The margins are slim, but real. The deck goes in your favor about 10% of the time, so you have to multiply your bets 10 fold to break even (ish). This gets noticed, they reshuffle, and you lose your advantage before you recoup your losses. You ened "social" strategies to beat that.

I've been meaning to write up my experiments for some time, but I've been reluctant 'cos there's already so much on the web about this.

Have you checked what others have said? Why are you asking? What are you trying to accomplish?

Computing an optimal playing strategy is simple with a spreadsheet, once you take into account all the baroque rules. Don't forget, different casinos have different rules. Some let you split multiple times, others don't. Some let you double-down on 8, some don't. Etc.

It all depends on what you're trying to achieve, and how much reading you've already done.


do the casinos make more off people who play slots or table games?

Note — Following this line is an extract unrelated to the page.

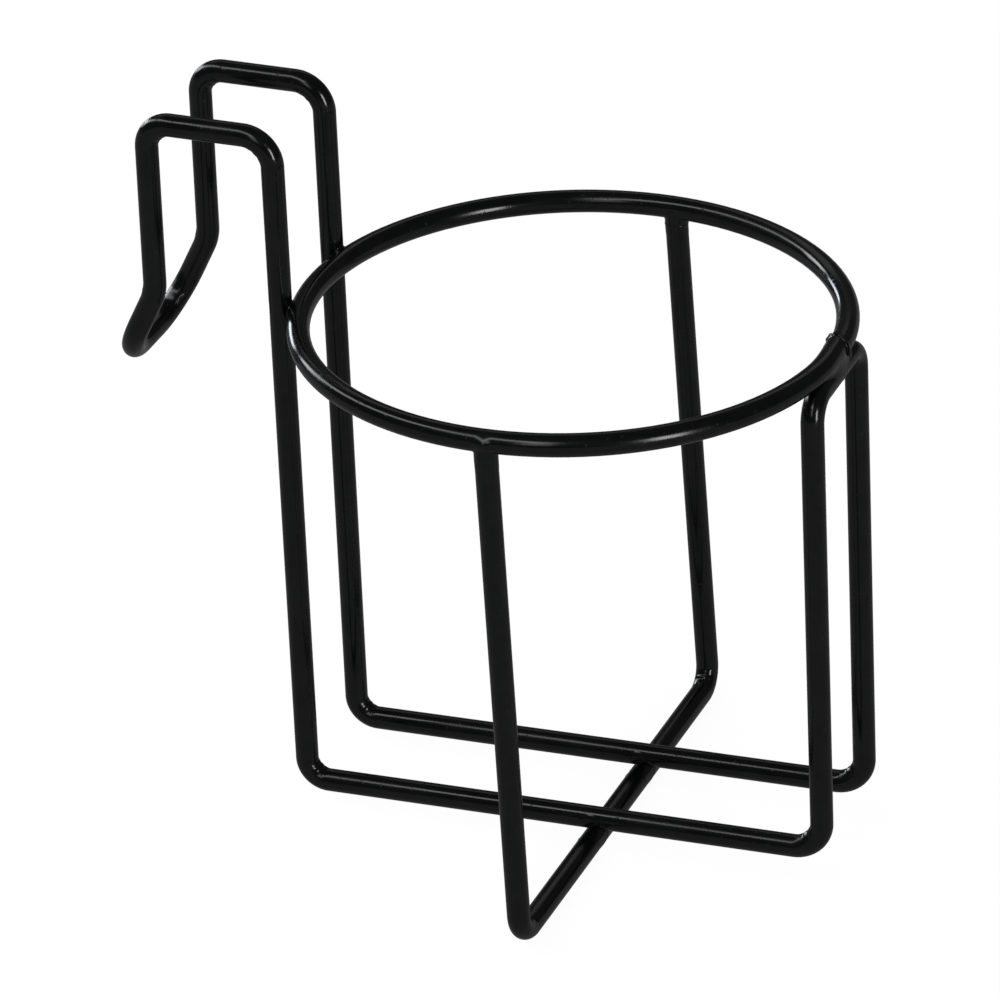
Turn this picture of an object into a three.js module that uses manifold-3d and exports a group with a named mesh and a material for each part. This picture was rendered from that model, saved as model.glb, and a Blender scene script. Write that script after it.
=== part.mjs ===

Slots, by about a factor of two.

http://pressofatlanticcity.com/business/article_c0ca05f5-ffb...

http://74.125.113.132/search?q=cache:L3TQaSi_1VAJ:www.state....

The reasons aren't too hard to fathom:

The expected value of a single spin is about 92% of what you paid.

The machines let people push money through them at high velocities.

Their effective "uptime" is much, much higher than table games.


Look at what dominates the floor space.


So, which?


I would think it is table games not because of floor space, but because of high rollers. No one is playing slots for $50,000 a spin.


There's basically no labor component to slots (there's some maintenance I'm sure), making slots far more profitable on a $ take per square foot basis.

This is anecdotal, but I've never seen a casino tear out slots to put in table games (on a net square foot basis), but plenty of casinos in CT and NV have removed table games to add slots (frustrating as a poker player).